== Provided data ==
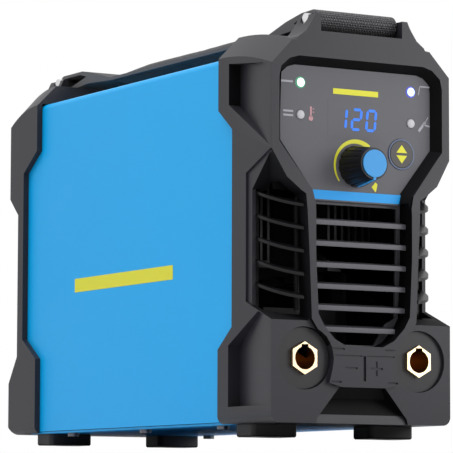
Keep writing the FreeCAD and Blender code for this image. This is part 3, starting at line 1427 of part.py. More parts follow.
def power_switch():
    x = "-switch_x"
    z = "switch_level"
    half_x = "switch_width / 2"
    half_z = "switch_height / 2"
    flange = prism("switch_bezel", "XZ", [rounded(x, z, f"({half_x} + switch_flange)",
                                                  f"({half_z} + switch_flange)",
                                                  "1.5")], "rear_panel_face", "rear_panel_face + 2")
    case = box("switch_case", f"{x} - {half_x} - 1.5", f"{x} + {half_x} + 1.5",
               "rear_panel_face - switch_depth",
               "rear_panel_face + 1", f"{z} - {half_z} - 1.5", f"{z} + {half_z} + 1.5")
    well = box("switch_well", f"{x} - {half_x}", f"{x} + {half_x}", "rear_panel_face - 12",
               "rear_panel_face + 3", f"{z} - {half_z}", f"{z} + {half_z}")
    pivots = rod("switch_pivot_hole", "x", "1.5 + running", f"{x} - {half_x} - 1", f"{x} + {half_x} + 1",
                 "rear_panel_face - 1.5", z)
    keep(cut("switch_housing", fuse("switch_solid", [flange, case]), [well, pivots]))

    rocker = doc.addObject("PartDesign::Body", "rocker_key")
    key = [
        ("-5.5", "-3"),
        ("-5.5", "3"),
        ("1", f"{half_z} - 1"),
        ("5.6", f"{half_z} - 1"),
        ("4.1", "0"),
        ("5.6", f"-({half_z} - 1)"),
        ("1", f"-({half_z} - 1)"),
    ]
    extrude(rocker, "rocker_profile", "YZ", [key], f"-({half_x} - gap)", f"{half_x} - gap")
    pin = attach(rocker, "rocker_pin_outline", "YZ", f"-({half_x} + 0.8)")
    pin.addGeometry(Part.Circle(FreeCAD.Vector(0, 0, 0), FreeCAD.Vector(0, 0, 1), 1.5))
    pin.addConstraint(Sketcher.Constraint("Coincident", 0, 3, -1, 1))
    pin.addConstraint(Sketcher.Constraint("Radius", 0, 1.5))
    stub = rocker.newObject("PartDesign::Pad", "rocker_pin")
    stub.Profile = pin
    bind(stub, "Length", f"2 * ({half_x} + 0.8)")
    rocker.Placement.Rotation = FreeCAD.Rotation(FreeCAD.Vector(1, 0, 0), 0)
    bind(rocker, "Placement.Rotation.Angle", "rocker_tilt")
    bind(rocker, "Placement.Base.x", x)
    bind(rocker, "Placement.Base.y", "rear_panel_face - 1.5 + origin_y")
    bind(rocker, "Placement.Base.z", f"{z} + foot_height")
    keep(rocker, "power_rocker")


def cable_gland():
    x = "gland_x"
    z = "gland_level"
    thread = rod("gland_thread_rod", "y", "gland_thread", "rear_panel_face - rear_sheet - gland_tail",
                 "rear_panel_face + 2", x, z)
    hexed = prism("gland_hex_body", "XZ", [hexagon(x, z, "gland_flats")], "rear_panel_face",
                  "rear_panel_face + gland_hex")
    dome = doc.addObject("Part::Cone", "gland_dome_cone")
    dome.Placement.Rotation = FreeCAD.Rotation(FreeCAD.Vector(1, 0, 0), -90)
    bind(dome, "Radius1", "gland_flats / 2 - 0.4")
    bind(dome, "Radius2", "gland_flats / 2 - 3.4")
    bind(dome, "Height", "gland_dome")
    bind(dome, "Placement.Base.x", x)
    bind(dome, "Placement.Base.y", "rear_panel_face + gland_hex + origin_y")
    bind(dome, "Placement.Base.z", f"{z} + foot_height")
    bore = rod("gland_hole", "y", "gland_bore", "rear_panel_face - 20", "rear_panel_face + 30", x, z)
    keep(cut("cable_gland", fuse("gland_solid", [thread, hexed, dome]), [bore]))
    nut = prism("gland_nut_hex", "XZ", [hexagon(x, z, "gland_flats + 1")],
                "rear_panel_face - rear_sheet - 5.2",
                "rear_panel_face - rear_sheet - 0.2")
    hole = rod("gland_nut_hole", "y", "gland_thread + running", "rear_panel_face - 20", "rear_panel_face", x,
               z)
    keep(cut("gland_nut", nut, [hole]))


def strap():
    for end, y in (("front", "bar_inset"), ("rear", "bar_rear")):
        keep(rod(f"{end}_strap_bar", "x", "bar_radius", "-(ear_outer - 0.6)", "ear_outer - 0.6", y,
                 "bar_height"))
    # The webbing is one band: round the front bar, through the sleeve and round the rear bar.
    inner = "(bar_radius + gap)"
    outer = "(bar_radius + gap + webbing_thick)"
    low = "(webbing_level - webbing_thick / 2)"
    high = "(webbing_level + webbing_thick / 2)"
    outline = [
        ("bar_inset", f"bar_height + {outer}", outer),
        (f"bar_inset - {outer}", "bar_height", outer),
        ("bar_inset", f"bar_height - {outer}"),
        ("bar_inset + 8", f"bar_height - {outer} + 0.4"),
        ("bar_inset + 23", f"{low} + 1.2"),
        ("sleeve_start", low),
        ("sleeve_end", low),
        ("bar_rear - 34", f"{low} + 1.6"),
        ("bar_rear - 8", f"bar_height - {outer} + 1.4"),
        ("bar_rear", f"bar_height - {outer}", outer),
        (f"bar_rear + {outer}", "bar_height", outer),
        ("bar_rear", f"bar_height + {outer}"),
        ("bar_rear - 24", f"bar_height + {outer}"),
        ("bar_rear - 36", f"bar_height + {outer} - 2"),
        ("sleeve_end", high),
        ("sleeve_start", high),
        ("bar_inset + 29", f"bar_height + {outer} - 3.2"),
        ("bar_inset + 12", f"bar_height + {outer} - 0.4"),
    ]
    front_eye = [
        ("bar_inset", f"bar_height + {inner}", inner),
        (f"bar_inset - {inner}", "bar_height", inner),
        ("bar_inset", f"bar_height - {inner}"),
        ("bar_inset + 11", f"bar_height - {inner} + 1.4"),
        ("bar_inset + 20", "bar_height + 0.4"),
        ("bar_inset + 11", f"bar_height + {inner} - 0.5"),
    ]
    rear_eye = [
        ("bar_rear", f"bar_height - {inner}", inner),
        (f"bar_rear + {inner}", "bar_height", inner),
        ("bar_rear", f"bar_height + {inner}"),
        ("bar_rear - 22", f"bar_height + {inner}"),
        ("bar_rear - 30", f"bar_height + {inner} - 2"),
        ("bar_rear - 12", f"bar_height - {inner} + 1.9"),
    ]
    keep(prism("strap_webbing", "YZ", [outline, front_eye, rear_eye], "-webbing_width / 2",
               "webbing_width / 2"))
    strap_sleeve()


def strap_sleeve():
    # Padded sleeve: full in the middle of its length, drawn in at both ends, with rounded edges.
    start = value("sleeve_start")
    end = value("sleeve_end")
    level = value("webbing_level")
    nose = value("sleeve_nose")
    shift = value("origin_y")
    lift = value("foot_height")
    full = value("sleeve_thick") / 2
    half = value("sleeve_half_width")
    slot_half = value("webbing_width / 2 + gap")
    slot_high = value("webbing_thick / 2 + gap")
    sections = (
        (start, half - 1.2, full * 0.62),
        (start + nose, half - 0.3, full * 0.9),
        (start + 4 * nose, half, full),
        (end - 4 * nose, half, full),
        (end - nose, half - 0.3, full * 0.9),
        (end, half - 1.2, full * 0.62),
    )
    wires = []
    for y, wide, high in sections:
        corner = high
        rim = high * math.sqrt(0.5)
        flat = wide - corner
        spots = {}
        for across_side in (1, -1):
            for up in (1, -1):
                spots["flat", across_side, up] = FreeCAD.Vector(across_side * flat, y + shift,
                                                                level + lift + up * high)
                spots["round", across_side, up] = FreeCAD.Vector(across_side * (flat + rim), y + shift,
                                                                 level + lift + up * rim)
            spots["edge", across_side] = FreeCAD.Vector(across_side * wide, y + shift, level + lift)
        edges = [
            Part.makeLine(spots["flat", -1, 1], spots["flat", 1, 1]),
            Part.Arc(spots["flat", 1, 1], spots["round", 1, 1], spots["edge", 1]).toShape(),
            Part.Arc(spots["edge", 1], spots["round", 1, -1], spots["flat", 1, -1]).toShape(),
            Part.makeLine(spots["flat", 1, -1], spots["flat", -1, -1]),
            Part.Arc(spots["flat", -1, -1], spots["round", -1, -1], spots["edge", -1]).toShape(),
            Part.Arc(spots["edge", -1], spots["round", -1, 1], spots["flat", -1, 1]).toShape(),
        ]
        wires.append(Part.Wire(edges))
    padded = Part.makeLoft(wires, True, True)
    slot = Part.makeBox(2 * slot_half, end - start + 2, 2 * slot_high,
                        FreeCAD.Vector(-slot_half, start - 1 + shift, level + lift - slot_high))
    item = doc.addObject("Part::Feature", "strap_sleeve")
    item.Shape = padded.cut(slot)
    keep(item)


front_frame()
rear_frame()
sheet_metal()
feet()
panel_board_screws = control_panel()
dial()
mode_button()
front_grille()
corner_louvres(1, "right")
corner_louvres(-1, "left")
sockets()
keep(group("board_screws", panel_board_screws + deck()))
heat_sinks()
wound_core("transformer", "transformer_x", "transformer_y", "transformer_width", "transformer_depth",
           "transformer_height")
wound_core("choke", "0", "choke_y", "choke_width", "choke_depth", "choke_height")
board_parts()
fan()
rear_panel()
power_switch()
cable_gland()
strap()
doc.recompute()

for item in doc.Objects:
    if "Invalid" in item.State or "Error" in item.State:
        raise RuntimeError(f"{item.Name} failed: {item.State}")
os.makedirs("parts", exist_ok=True)
for item in nodes:
    shape = item.Shape
    if shape.isNull() or not shape.isValid() or not shape.Solids:
        raise RuntimeError(f"{item.Label} has no valid solid")
    shape.exportStep(f"parts/{item.Label}.step")
print(len(nodes), "nodes,", sum(len(item.Shape.Solids) for item in nodes), "solids")
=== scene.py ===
import math

import bmesh
import bpy
from mathutils import Matrix, Vector


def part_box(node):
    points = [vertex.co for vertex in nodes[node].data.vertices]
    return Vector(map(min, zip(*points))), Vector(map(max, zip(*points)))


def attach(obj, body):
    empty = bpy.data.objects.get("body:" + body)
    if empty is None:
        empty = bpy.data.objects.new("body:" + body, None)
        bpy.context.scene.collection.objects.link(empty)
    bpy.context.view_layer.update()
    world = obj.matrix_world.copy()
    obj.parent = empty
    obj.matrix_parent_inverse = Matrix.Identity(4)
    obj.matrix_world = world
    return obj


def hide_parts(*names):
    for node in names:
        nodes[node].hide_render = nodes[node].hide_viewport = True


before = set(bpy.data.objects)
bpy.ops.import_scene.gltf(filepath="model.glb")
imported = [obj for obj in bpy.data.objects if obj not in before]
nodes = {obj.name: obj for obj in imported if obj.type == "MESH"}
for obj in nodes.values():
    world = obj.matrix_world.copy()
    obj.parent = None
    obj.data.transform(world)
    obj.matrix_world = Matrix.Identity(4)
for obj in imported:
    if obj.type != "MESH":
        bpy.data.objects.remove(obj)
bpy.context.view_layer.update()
scene = bpy.context.scene

# Bench places are in millimetres: x to the right, y back from the front moulding's face, z up from its bottom edge.
bench = dict(y=156.25, z=-7.3)


def at(x, y, z):
    return Vector((x, y - bench["y"], z - bench["z"])) / 1000


print("stage: materials")


def group(name, inputs, outputs):
    tree = bpy.data.node_groups.new(name, "ShaderNodeTree")
    for label, kind, value in inputs:
        socket = tree.interface.new_socket(label, in_out="INPUT", socket_type=kind)
        if value is not None:
            socket.default_value = value
    for label, kind in outputs:
        tree.interface.new_socket(label, in_out="OUTPUT", socket_type=kind)
    return tree, tree.nodes.new("NodeGroupInput"), tree.nodes.new("NodeGroupOutput")


def mathNode(tree, operation, first, second=None, clamp=False):
    node = tree.nodes.new("ShaderNodeMath")
    node.operation = operation
    node.use_clamp = clamp
    for index, value in enumerate((first, second)):
        if value is None:
            continue
        if isinstance(value, (int, float)):
            node.inputs[index].default_value = value
        else:
            tree.links.new(value, node.inputs[index])
    return node.outputs[0]


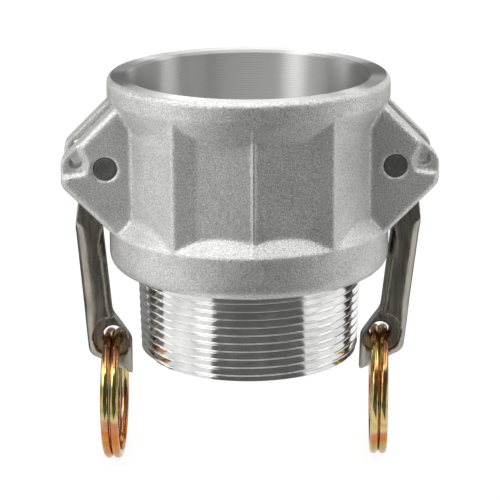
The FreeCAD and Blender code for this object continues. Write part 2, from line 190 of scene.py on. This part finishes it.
def turned(name, outline, finish, steps=160):
    """A solid turned about the upright axis from an outline of (radius, level) in mm."""
    mesh = bpy.data.meshes.new(name)
    points = [(r * MM, 0, z * MM) for r, z in outline]
    mesh.from_pydata(points, [(i, i + 1) for i in range(len(points) - 1)], [])
    piece = bpy.data.objects.new(name, mesh)
    bpy.context.scene.collection.objects.link(piece)
    apply_modifier(piece, "SCREW", angle=math.tau, steps=steps, render_steps=steps,
                   use_merge_vertices=True, merge_threshold=0.001 * MM, use_normal_calculate=True)
    select(piece)
    bpy.ops.object.mode_set(mode="EDIT")
    bpy.ops.mesh.select_all(action="SELECT")
    bpy.ops.mesh.remove_doubles(threshold=0.001 * MM)
    bpy.ops.mesh.normals_make_consistent(inside=False)
    bpy.ops.object.mode_set(mode="OBJECT")
    piece.data.materials.append(finish)
    return piece


def lay_level(piece, x, z):
    """Lay a turned piece down with its axis along Y, through x and z in mm."""
    down = Matrix.Rotation(math.pi / 2, 4, "X")
    piece.data.transform(Matrix.Translation((x * MM, 0, z * MM)) @ down)


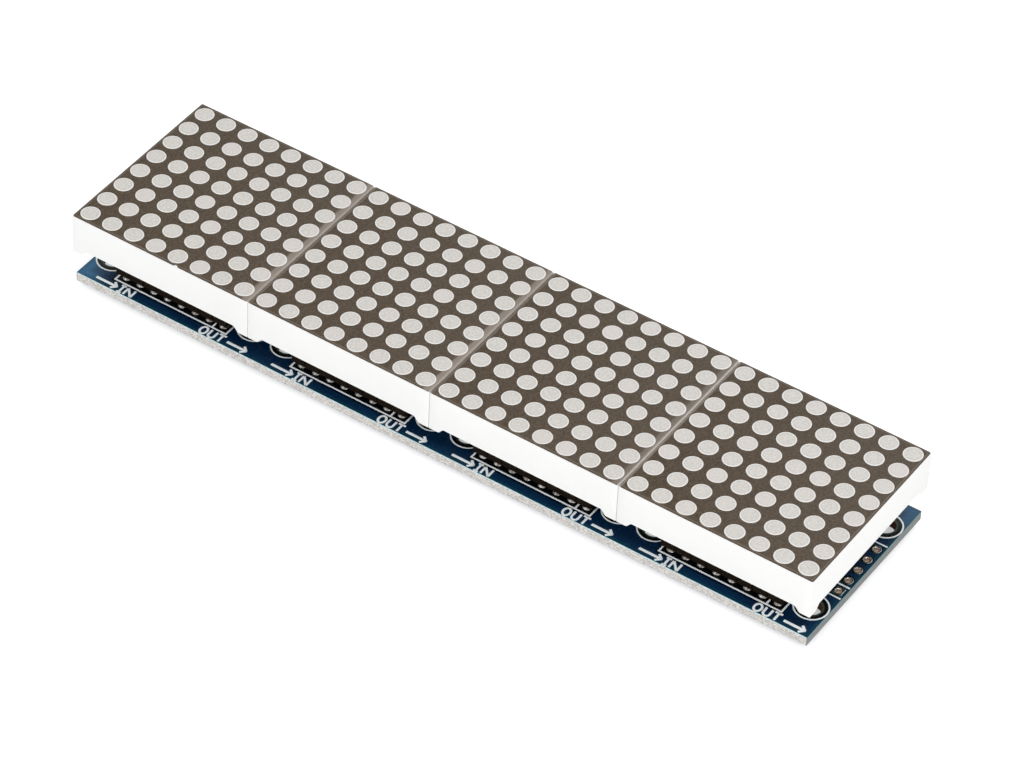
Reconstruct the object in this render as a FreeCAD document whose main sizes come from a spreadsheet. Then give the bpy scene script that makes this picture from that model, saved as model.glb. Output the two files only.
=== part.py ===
import FreeCAD, Part
import math
import os
import Sketcher

os.makedirs("parts", exist_ok=True)
doc = FreeCAD.newDocument("led_dot_matrix")

# Driving sizes in millimetres: alias, value, meaning.
# The frame's origin is under the middle of the row of displays, on the plane that the
# solder joints stand on. X runs from the input end to the output end, Z points at the viewer.
SIZES = (
    ("module_count", 4, "displays in the row"),
    ("display_side", 31.9, "outer side of a display housing"),
    ("display_gap", 0.1, "between one display housing and the next"),
    ("display_height", 6.0, "from a housing's lower edge to its printed face"),
    ("housing_wall", 1.2, "thickness of the wall round the back board"),
    ("foot_drop", 0.9, "how far the corner feet reach below the housing's lower edge"),
    ("foot_root", 2.4, "length of a foot along the wall where it leaves the edge"),
    ("foot_toe", 1.3, "length of a foot along the wall at its lower end"),
    ("print_thickness", 0.15, "dark layer on the face"),
    ("print_margin", 0.1, "white edge left round the dark layer"),
    ("dot_count", 8, "dots along each side of a display"),
    ("dot_sides", 10, "flats round a dot"),
    ("dot_diameter", 3.0, "width of a dot"),
    ("dot_crown", 0.1, "how far a dot's middle stands above the print"),
    ("back_board_thickness", 1.6, "board that closes a housing from below"),
    ("back_board_clearance", 0.1, "gap between that board and the housing wall"),
    ("pin_count", 8, "pins in each of a display's two rows"),
    ("pin_pitch", 2.54, "from one pin to the next"),
    ("pin_row_inset", 3.95, "from a display's side to the nearer row of its pins"),
    ("pin_width", 0.5, "side of a display pin"),
    ("pin_length", 3.0, "reach of a display pin below the back board"),
    ("pin_clearance", 0.05, "gap on each side of a pin in its socket"),
    ("pin_tip_gap", 0.2, "room left below a pin in its socket"),
    ("socket_height", 4.4, "height of a socket strip's body"),
    ("socket_width", 2.4, "width of a socket strip's body"),
    ("socket_end_trim", 0.05, "what a strip lacks of a whole number of pitches at each end"),
    ("socket_standoff", 1.0, "gap between a strip's body and the driver board"),
    ("shoulder_width", 1.1, "side of a contact where it leaves the strip"),
    ("contact_foot", 0.5, "side of a contact where it meets the driver board"),
    ("solder_height", 1.0, "how far a solder joint stands below the driver board"),
    ("solder_base", 1.6, "side of a solder joint at the driver board"),
    ("solder_tip", 0.7, "side of a solder joint at its lower end"),
    ("board_thickness", 1.6, "driver board"),
    ("board_side_inset", 0.45, "how far the driver board's long sides are inside the displays"),
    ("board_end_inset", 0.3, "what the driver board lacks of whole pitches at each end"),
    ("mount_hole_diameter", 3.2, "mounting hole"),
    ("mount_inset_x", 2.95, "from a display's side to a mounting hole, along the row"),
    ("mount_inset_y", 5.95, "from a display's side to a mounting hole, across the row"),
    ("header_count", 5, "cable holes at each end of the board"),
    ("header_pitch", 2.54, "from one cable hole to the next"),
    ("header_hole_diameter", 1.0, "cable hole"),
    ("header_edge", 1.2, "from a cable hole's centre to the end of the board"),
    ("chip_length", 15.4, "driver chip along the row"),
    ("chip_width", 7.5, "driver chip across the row"),
    ("chip_height", 2.3, "driver chip's body"),
    ("chip_standoff", 0.2, "gap between a chip's body and the board"),
    ("chip_draft", 0.25, "how far a chip's faces are smaller than its parting line"),
    ("lead_count", 12, "leads along each side of a chip"),
    ("lead_pitch", 1.27, "from one lead to the next"),
    ("lead_width", 0.42, "width of a lead"),
    ("lead_thickness", 0.28, "thickness of a lead"),
    ("lead_reach", 1.45, "how far a lead's toe is from the chip's side"),
    ("trim_offset_x", 11.0, "from a display's centre to its small components, along the row"),
    ("trim_offset_y", 5.0, "from a display's centre to its outer small components, across it"),
    ("bulk_length", 3.2, "bulk capacitor"),
    ("bulk_width", 1.6, "bulk capacitor"),
    ("bulk_height", 1.6, "bulk capacitor"),
    ("bypass_length", 2.0, "bypass capacitor"),
    ("bypass_width", 1.25, "bypass capacitor"),
    ("bypass_height", 0.9, "bypass capacitor"),
    ("resistor_length", 2.0, "current-setting resistor"),
    ("resistor_width", 1.25, "current-setting resistor"),
    ("resistor_height", 0.5, "current-setting resistor"),
)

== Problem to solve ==
Beginning with the line that contains "heat_sinks()" and ending with the line that contains "bpy.data.objects.remove(obj)", repeat exactly those lines and no others.

== Response to this task ==
heat_sinks()
wound_core("transformer", "transformer_x", "transformer_y", "transformer_width", "transformer_depth",
           "transformer_height")
wound_core("choke", "0", "choke_y", "choke_width", "choke_depth", "choke_height")
board_parts()
fan()
rear_panel()
power_switch()
cable_gland()
strap()
doc.recompute()

for item in doc.Objects:
    if "Invalid" in item.State or "Error" in item.State:
        raise RuntimeError(f"{item.Name} failed: {item.State}")
os.makedirs("parts", exist_ok=True)
for item in nodes:
    shape = item.Shape
    if shape.isNull() or not shape.isValid() or not shape.Solids:
        raise RuntimeError(f"{item.Label} has no valid solid")
    shape.exportStep(f"parts/{item.Label}.step")
print(len(nodes), "nodes,", sum(len(item.Shape.Solids) for item in nodes), "solids")
=== scene.py ===
import math

import bmesh
import bpy
from mathutils import Matrix, Vector


def part_box(node):
    points = [vertex.co for vertex in nodes[node].data.vertices]
    return Vector(map(min, zip(*points))), Vector(map(max, zip(*points)))


def attach(obj, body):
    empty = bpy.data.objects.get("body:" + body)
    if empty is None:
        empty = bpy.data.objects.new("body:" + body, None)
        bpy.context.scene.collection.objects.link(empty)
    bpy.context.view_layer.update()
    world = obj.matrix_world.copy()
    obj.parent = empty
    obj.matrix_parent_inverse = Matrix.Identity(4)
    obj.matrix_world = world
    return obj


def hide_parts(*names):
    for node in names:
        nodes[node].hide_render = nodes[node].hide_viewport = True


before = set(bpy.data.objects)
bpy.ops.import_scene.gltf(filepath="model.glb")
imported = [obj for obj in bpy.data.objects if obj not in before]
nodes = {obj.name: obj for obj in imported if obj.type == "MESH"}
for obj in nodes.values():
    world = obj.matrix_world.copy()
    obj.parent = None
    obj.data.transform(world)
    obj.matrix_world = Matrix.Identity(4)
for obj in imported:
    if obj.type != "MESH":
        bpy.data.objects.remove(obj)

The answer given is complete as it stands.